Lower Back Pain
Lower back pain can be quite scary, especially if it is sharp or if there doesn’t seem to be any reason for it to have started. There are many small structures that can be affected and become painful, and with the low back in the centre of your body, it can be influenced by many different areas, from the position of the head all the way to how your ankles are moving. It can be dull or sharp, focal or radiating up and down the spine and buttocks, movement can aggravate it or relieve it, each patient is different.
So how does the back work?
Your lower back is formed of a column of 5 lumbar vertebrae stacked up one on top of the other. This column of bone has to bear the weight of your entire thorax, arms and head, as well as absorb and translate forces coming from the ground through the legs. There are a few elements needed to make sure this column of bone behaves normally:
work needs to be evenly distributed across all 5 segments — if one segment has to do all the work because the other ones aren’t moving as well as they could, it may strain it needs a stable base — if the pelvis is lopsided or moving in an odd way, the lower back may have to compensate for it the muscles around it need to be strong to stabilise it — the core muscles include the buttocks, the “lats“ and the muscles around the abdomen, acting like a corset, or guy ropes around a mast. Your centre of gravity needs to fall in the right place — too far forward and the muscles of the back will have to work harder, too far back and you may need to “drop“ through the low back and compress the spine into a backward arch.
What’s the structure that hurts?
There are roughly 21 joints in the lower back and about 24 main muscles that can pull it in any directions (depending on which textbook you look at). That’s without counting all the tiny muscles between every single vertebrae (that’s roughly another 34) and as many ligaments and tendons holding everything together. Add an extra disc between each vertebrae, a few nerves, the whole lot wrapped in sheets of connective tissue and you have well over 100 different structures that can become painful. Every structure has its role to play and is highly integrated with its environment. They may become painful when stretched (eg. a ligament), when compressed (eg. a joint) or when moving (eg. a muscle) Some have a very good nerve supply (they will be extremely painful very quickly) when others don’t (they may take a while to get irritated and produce a duller ache) so there can be many different manifestations of lower back pain.
When should I seek help?
We all get aches and pains every now and then, so when is it ok to let it get better on its own? Sometimes it’s tricky to tell when one should seek help. My advice is that if your lower back pain doesn’t start to improve about 3 days after the initial onset, if your symptoms seem to be getting worse rather than better or if the same problem keeps happening over and over again in the same place, it is probably a good idea to seek professional help. We can tailor our approach to your current state: if the pain is very acute, there are a lot of very gentle techniques we can use to calm the tissues down, before addressing the cause in the background. If the pain is almost gone but you know it keeps happening in the same place and you don’t want it to come back, we can examine the surrounding tissues for clues as to why it keeps happening.

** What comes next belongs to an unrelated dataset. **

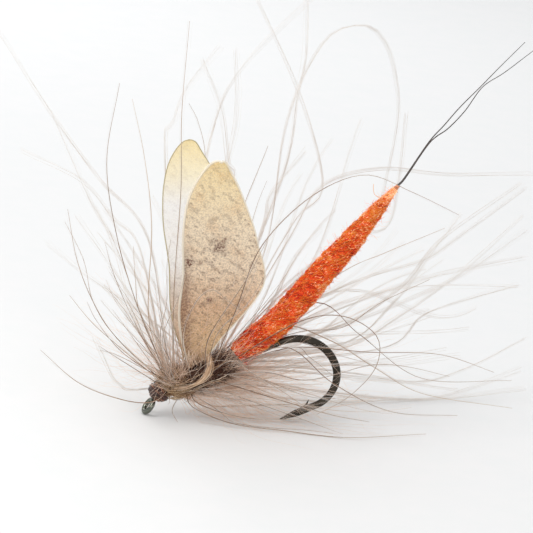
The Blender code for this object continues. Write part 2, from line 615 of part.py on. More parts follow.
def build():
    clear_scene()
    mats = build_materials()
    build_hook(mats["wire"])
    build_head(mats)
    build_shank_pieces(mats)
    build_abdomen_root(mats["orange"])
    build_abdomen(mats["orange"])
    build_tail_wraps(mats["orange_thread"])
    build_tail("tail_left", -1.0, mats["tail"])
    build_tail("tail_right", 1.0, mats["tail"])
    build_wing("left_wing", -1.0, WING_RAKE_LEFT, mats["wing"])
    build_wing("right_wing", 1.0, WING_RAKE_RIGHT, mats["wing"])
    build_wing_stem("left_wing_stem", -1.0, mats["stem"])
    build_wing_stem("right_wing_stem", 1.0, mats["stem"])
    for row in HAIRS + PROPS:
        hair(*row, mats["hackle"])


build()
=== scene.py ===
"""Dry fly: the looks of each piece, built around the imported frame.

Lengths here are in millimetres, and make_piece turns them into metres. In the hook's plane,
s runs along the shank from the eye, t runs up from the eye's centre, and y runs across.
"""

import json
import math

import bpy
import numpy as np
from mathutils import Matrix, Vector


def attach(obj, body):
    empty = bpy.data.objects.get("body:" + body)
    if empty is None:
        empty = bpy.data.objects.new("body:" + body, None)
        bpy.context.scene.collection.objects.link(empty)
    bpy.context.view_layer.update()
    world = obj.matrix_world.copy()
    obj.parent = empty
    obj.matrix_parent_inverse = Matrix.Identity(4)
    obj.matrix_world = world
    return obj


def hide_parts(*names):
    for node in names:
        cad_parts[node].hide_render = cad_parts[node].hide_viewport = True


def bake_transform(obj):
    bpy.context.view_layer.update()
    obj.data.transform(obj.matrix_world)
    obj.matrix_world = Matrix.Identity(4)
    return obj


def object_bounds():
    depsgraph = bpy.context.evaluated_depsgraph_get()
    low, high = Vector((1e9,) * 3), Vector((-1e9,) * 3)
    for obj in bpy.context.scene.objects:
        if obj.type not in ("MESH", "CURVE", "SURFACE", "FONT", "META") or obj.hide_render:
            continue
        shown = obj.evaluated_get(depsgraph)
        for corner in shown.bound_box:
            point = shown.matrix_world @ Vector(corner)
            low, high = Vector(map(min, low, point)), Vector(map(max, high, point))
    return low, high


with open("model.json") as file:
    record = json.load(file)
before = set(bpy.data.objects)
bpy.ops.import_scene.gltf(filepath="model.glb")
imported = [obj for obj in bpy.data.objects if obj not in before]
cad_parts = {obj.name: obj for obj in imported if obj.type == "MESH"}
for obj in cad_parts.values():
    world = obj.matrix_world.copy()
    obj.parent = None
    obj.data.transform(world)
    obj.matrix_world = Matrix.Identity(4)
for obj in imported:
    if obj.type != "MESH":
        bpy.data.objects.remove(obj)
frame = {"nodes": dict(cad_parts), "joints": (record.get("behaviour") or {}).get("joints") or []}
cad_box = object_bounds()

MM = 0.001
rng = np.random.default_rng(11)
SIDES = {"left": -1.0, "right": 1.0}
JOINTS = {joint["name"]: joint for joint in frame["joints"]}
SHANK = np.array(JOINTS["left_wing_flex"]["axis"])
RISE = np.array([-SHANK[2], 0.0, SHANK[0]])
ACROSS = np.array([0.0, 1.0, 0.0])
FLOOR_Z = cad_box[0][2] / MM
FLOOR_HALF = 1500.0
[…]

What is my Osteopath going to do?
The Osteopath’s first job is to identify the cause of the problem. Which structure is causing the pain, but most importantly, why did it start in the first place or why is it failing to get better? We will look at your overall posture, see how your spine, pelvis and legs are moving by asking you to do a few simple movements, and we have simple tests that we can use to check different structures (we may ask you to stand on one leg or gently lift your leg up whilst you lie on your back). We may also check your reflexes and muscle power. Once we understand more about what is going on, then we can work out a way forward — this will likely include manual therapy to normalise range of motion in different joints and muscle tone. Treatment may not be isolated to the lower back. We may find that the way your ankle moves is producing a twist through the leg that in turn is upsetting the lower back, or we may find that you are holding your head forward, thus throwing your centre of gravity off balance. I also like to include lifestyle advice to my treatment — I often give tips on desk setup and posture. I like to talk about activities one can do to strengthen and mobilise the back, be it swimming, yoga, pilates or other. There are often a few simple exercises I can give patients to speed up their recovery and prevent the problem from coming back. I think educating patients and making them aware of what is going on is a key element of my practice — once you know what is going on, you have the tools to decide how you wish to go forward.